My point is not to be critical of any existing church or ministry. I have no axe to grind or bone to pick. There are many good churches doing wonderful things for the Lord and we are grateful for that. We should never criticize another man’s labors, but instead rejoice wherever Christ is proclaimed.
On the other hand, churches should be living extensions of Christ Himself, but too often they are extensions of pop culture, denominational traditions, or the leader’s personality. In these cases, they depend more on their own ability to keep the church going. In doing so, we are declaring that helpful things such as buildings and budgets become more necessary and essential to function than the workings of the Spirit of God and His people.
I am not saying that all the amenities aforementioned here are not helpful and useful, but if a church cannot exist without them then I would say that you have an inflexible wineskin that cannot contain the likely probability of an expanding national crisis and the anticipated outpouring of the Spirit’s richly condensed wine.
Let’s be honest. Many of our churches today have either become museums or monuments that celebrate the past, or Fortune 500-styled corporations that can too easily exert themselves without the power of the Holy Spirit. Peripheral factors have become so deeply engrained in our methodology that we cannot fathom doing church without them. We cannot even imagine Jesus doing His work without these amenities. It makes me wonder whether many of our churches today are really Christ-centered or consumer driven? I’m afraid we’ve substituted catering to people’s felt needs over catering to God’s demands. Keeping people happy has become essential, but the demands of Jesus have become optional.
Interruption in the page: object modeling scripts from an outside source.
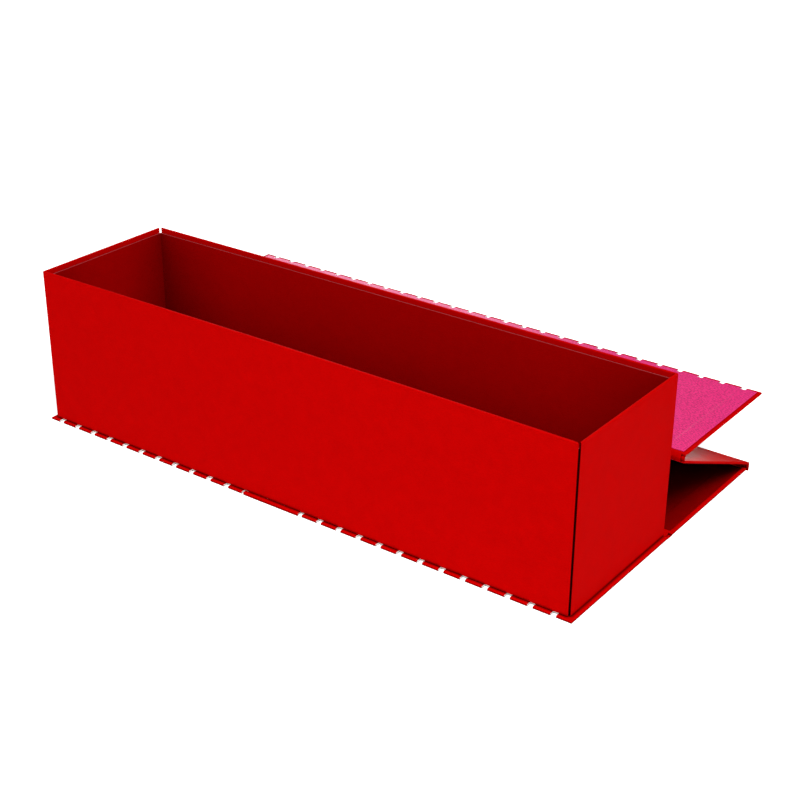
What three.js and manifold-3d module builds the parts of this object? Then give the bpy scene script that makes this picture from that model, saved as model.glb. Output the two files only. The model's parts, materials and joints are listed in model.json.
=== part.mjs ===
// Rigid presentation box: a long open tray of wrapped white board, glued to the base panel of a four-panel
// cover (base, spine, lid, front flap). The panels are joined by paper hinges. At rest the spine lies flat
// behind the tray, the lid leans back over the spine, and the flap is folded out along the lid.
// Millimetres. X runs along the box, Y from front to back, Z up. The origin is on the floor, under the
// middle of the tray's footprint.
import * as THREE from 'three';
import { mergeVertices } from 'three/addons/utils/BufferGeometryUtils.js';
import Module from 'manifold-3d';

const wasm = await Module();
wasm.setup();

// Tray, outside sizes
const TRAY_LENGTH = 345;
const TRAY_DEPTH = 92.5;
const TRAY_HEIGHT = 90;

// Sheet materials
const BOARD = 1;
const PAPER = 0.15;
const GLUE = 0.05;
const LAYER = PAPER + GLUE;
const TURN_IN = 12;
const LINING_INSET = 2;
const LINING_BELOW_RIM = 3;

// Heights inside one panel, measured from its outer face
const TURN_IN_LOW = LAYER + BOARD + GLUE;
const PANEL = TURN_IN_LOW + PAPER;
const LINED_PANEL = PANEL + LAYER;

// Cover
const SIDE_OVERHANG = 2.4;
const FRONT_OVERHANG = 2.1;
const CLOSING_GAP = 0.4;
const COVER_LENGTH = TRAY_LENGTH + 2 * SIDE_OVERHANG;
const SPINE_HALF_GAP = 2.2;
const LID_HINGE = 5;
const FLAP_HINGE = 2;
const CREASE_GAP = 0.3;
const BOARD_TO_CREASE = 0.6;
const LINER_TOP = 2 * LAYER;
const LINER_TO_CREASE = LINER_TOP + GLUE;
const FLAP_LENGTH = 89.8;

// How the cover lies at rest: the lid's lean in degrees, and how far lid and flap sit to the right
const LID_LEAN = 23.6;
const LID_SHIFT = 1;

// Row of punched slots along the two free edges, and the plain strip over the middle of the base's row
const SLOT_COUNT = 27;
const SLOT_PITCH = 12.75;
const SLOT_ROW_CENTRE = -0.8;
const SLOT_WIDTH = 3.1;
const SLOT_DEPTH = 3.3;
const STRIP_CENTRE = -7.6;
const STRIP_WIDTH = 37.6;

// Corner seams of the tray
const SEAM = 0.8;
const CORNER_CLEARANCE = 0.03;

// Magnets in the flap and their steel plates in the front wall
const MAGNET_RADIUS = 5;
const MAGNET_THICKNESS = 0.6;
const PLATE_RADIUS = 6;
const PLATE_THICKNESS = 0.3;
const MAGNET_SPREAD = TRAY_LENGTH / 2;
const MAGNET_FROM_EDGE = 15;
const POCKET_CLEARANCE = 0.1;
const DISC_SEGMENTS = 28;

// How far a cutting solid runs past what it cuts, and how close two corners are to be one
const OVERCUT = 1;
const WELD = 1e-5;

// Places worked out from the above
const TRAY_LOW = LINED_PANEL + 2 * GLUE;
const TRAY_TOP = TRAY_LOW + TRAY_HEIGHT;
const TRAY_FRONT = -TRAY_DEPTH / 2;
const TRAY_BACK = TRAY_DEPTH / 2;
const BASE_FRONT = TRAY_FRONT - FRONT_OVERHANG;
const SPINE_CREASE = TRAY_BACK + CLOSING_GAP + LINED_PANEL;
const BASE_DEPTH = SPINE_CREASE - SPINE_HALF_GAP - BASE_FRONT;
const CLOSED_LID_TOP = TRAY_TOP + CLOSING_GAP + LINED_PANEL;
const BEVEL = Math.SQRT1_2;
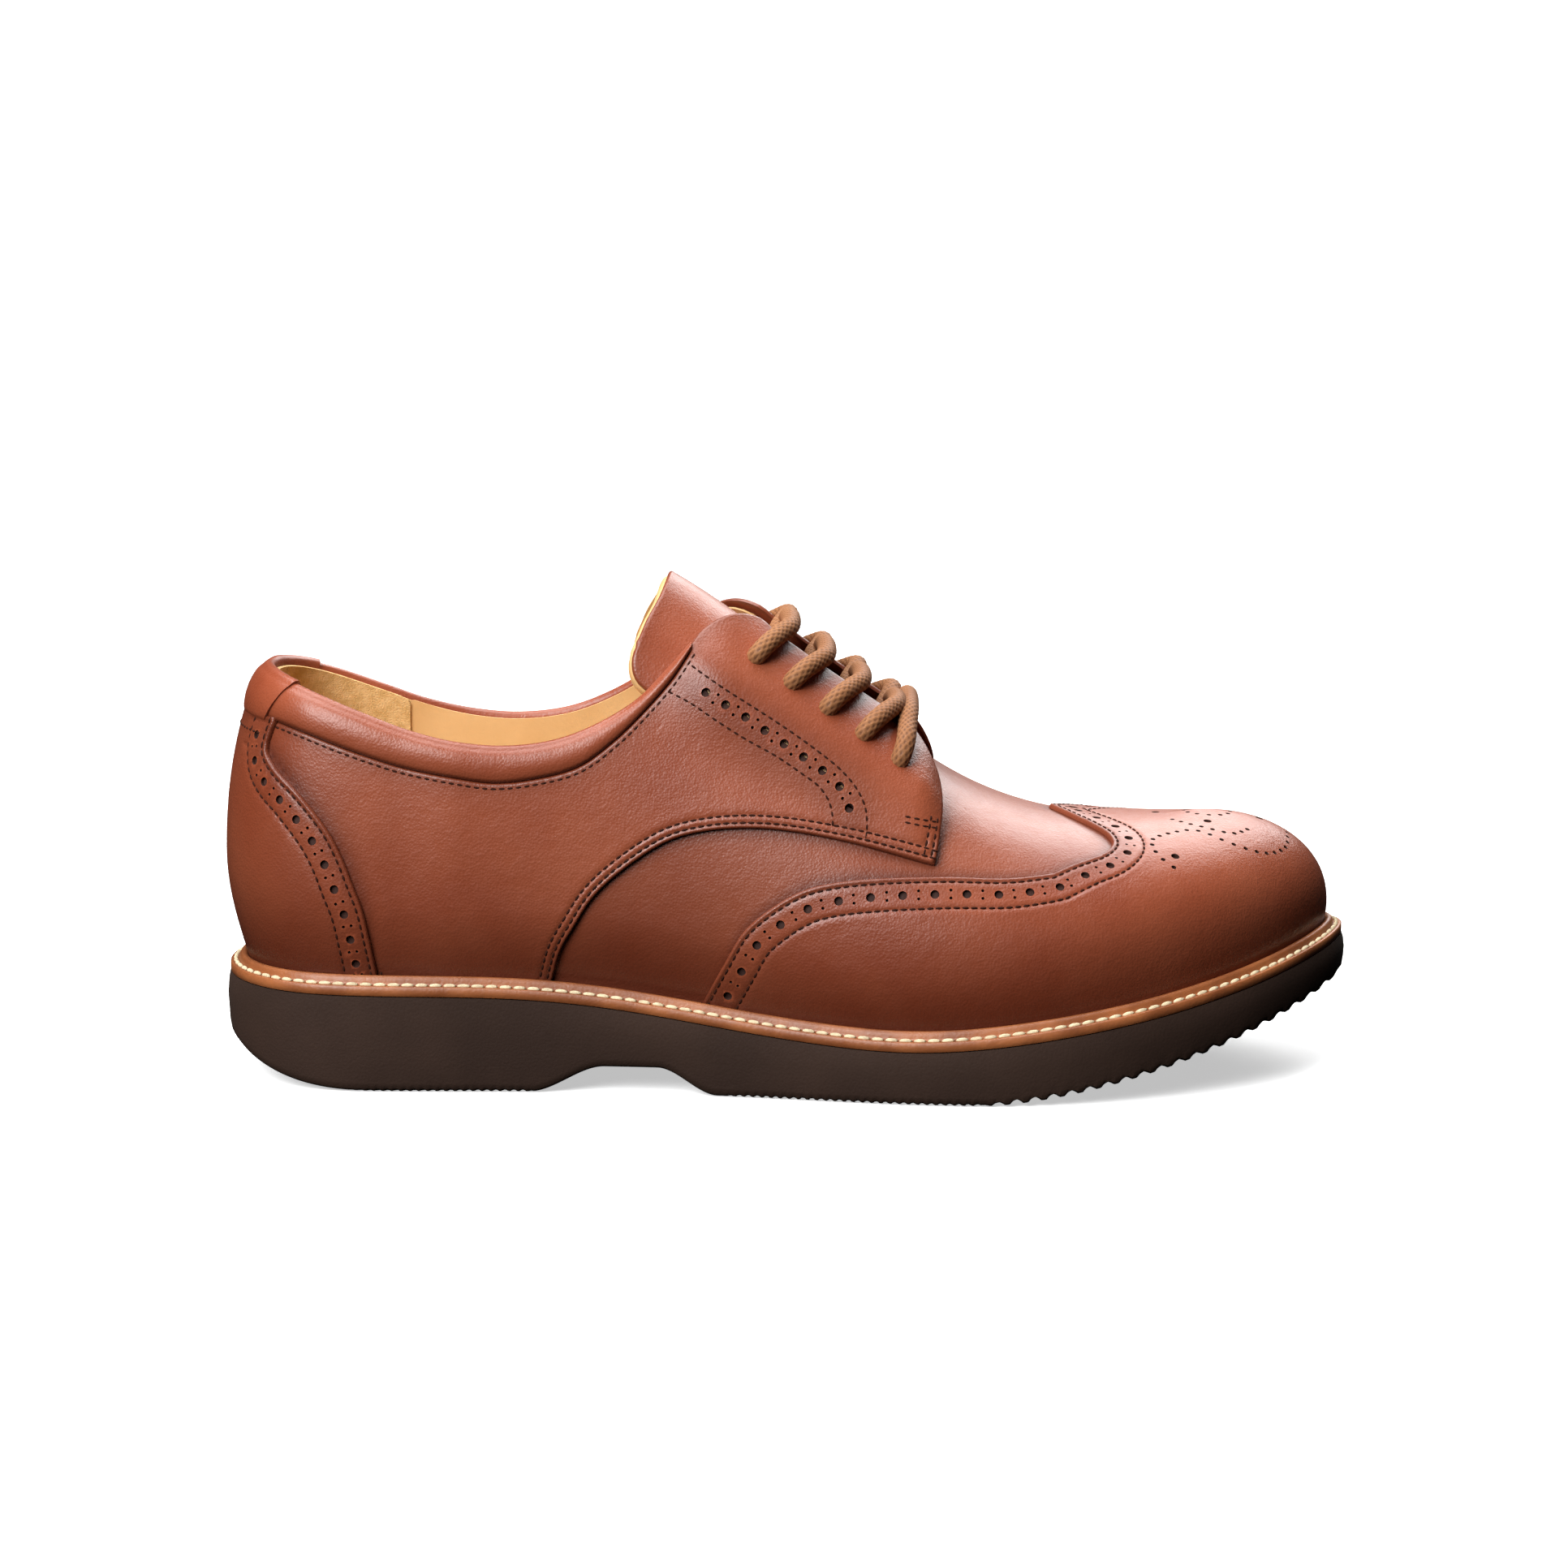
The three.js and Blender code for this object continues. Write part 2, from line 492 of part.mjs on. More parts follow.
function buildTongue() {
  const sink = (depth) => (point, row) => -depth - 3.4 * (1 - ease(Math.max(row, 0), 0.52, 0.72));
  const plies = [
    ["tongue", TONGUE_DEPTH, LEATHER - 0.1, DARK_TAN],
    ["tongue_foam", TONGUE_DEPTH + LEATHER + PLY_GAP - 0.1, TONGUE_FOAM, FOAM],
    ["tongue_lining", TONGUE_DEPTH + LEATHER + TONGUE_FOAM + 2 * PLY_GAP - 0.1, LINING - 0.1, NATURAL],
  ];
  plies.forEach(([name, depth, thickness, look], i) => {
    const inset = i === 1 ? 3 : 0;
    const outline = [
      [TONGUE.base - inset, 84 + inset], [TONGUE.base - inset, 120], [150, 150],
      [TONGUE.top[0] + inset, TONGUE.top[1]], [TONGUE.flank[0] + inset, TONGUE.flank[1]],
      [115 + inset, 105 + inset], [135, 97 + inset], [160, 87 + inset],
    ];
    const layer = shell(sink(depth + thickness), sink(depth), ROWS.slice(2));
    addPiece(name, layer.intersect(sidePrism(outline)), look);
  });
}

// ---------- eyelets and lace ----------
// A point of the quarters' outer face and the direction straight out of the leather there.
function quarterFrame(v, t) {
  const at = (a, b) => {
    const base = lastPoint(a, b);
    return base.clone().addScaledVector(lastNormal(a, b), quarterOffset(0)(base, b));
  };
  const point = at(v, t);
  const medial = v > 1;
  const toe = at(v + (medial ? -0.01 : 0.01), t).sub(point).normalize();
  const inward = at(v, t + 0.01).sub(point).normalize();
  const out = medial ? inward.cross(toe).normalize() : toe.cross(inward).normalize();
  return { point, out };
}

// The station and height on the last whose quarter face shows at (x, z) on the side elevation.
function findOnQuarter(x, z, side) {
  const mirror = side === "medial";
  let [w, t] = [0.5, 0.7];
  const miss = (a, b) => {
    const { point } = quarterFrame(mirror ? 2 - a : a, b);
    return [point.x - gx(x), point.z - z - raise];
  };
  for (let round = 0; round < 12; round++) {
    const step = 1e-3;
    const [m0, mw, mt] = [miss(w, t), miss(w + step, t), miss(w, t + step)];
    const [a, b] = [(mw[0] - m0[0]) / step, (mt[0] - m0[0]) / step];
    const [c, d] = [(mw[1] - m0[1]) / step, (mt[1] - m0[1]) / step];
    const det = a * d - b * c;
    w -= clamp((d * m0[0] - b * m0[1]) / det, -0.05, 0.05);
    t = clamp(t - clamp((a * m0[1] - c * m0[0]) / det, -0.08, 0.08), 0.4, 0.97);
  }
  return { ...quarterFrame(mirror ? 2 - w : w, t), side, w, t };
}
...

Personally I believe we have begun to see a revolution of sorts in the Church. God is moving in an unprecedented way across the globe, but it is happening below the radar of the traditional church in a very quiet manner. Out of a deep spiritual dissatisfaction and a great hunger for God true followers of Jesus are leaving traditional church systems at an alarming rate across denominational and non-denominational lines. Many are not happy with their spiritual lives. The problem is not really their church, but it’s just “church” in general.
Even though we’ve been in ministry for many years we’ve sensed the same thing. There is a larger process of work God is doing in His people. He is bringing focus to Jesus and His kingdom. From all walks of life and church spectrums people are searching for something more, but most of them don’t quite know what that is.
Recently in prayer the Lord showed Carolyn and I two church worlds – a top and an underground one. The top had many limitations governed by the systems and structures of men, but the underground church was full of people hungry for the presence of God, relationship with one another, and training and discipleship in the ways of the Spirit.
In addition to some direction and instructions the Lord gave us, He also issued a strong warning not to be critical of other men’s labors, especially those within the traditional system, but to judge the fruit only.
Be much in prayer, beloved for everything that can be shaken will be shaken in this hour. May the Lord grant us much grace and wisdom for the times.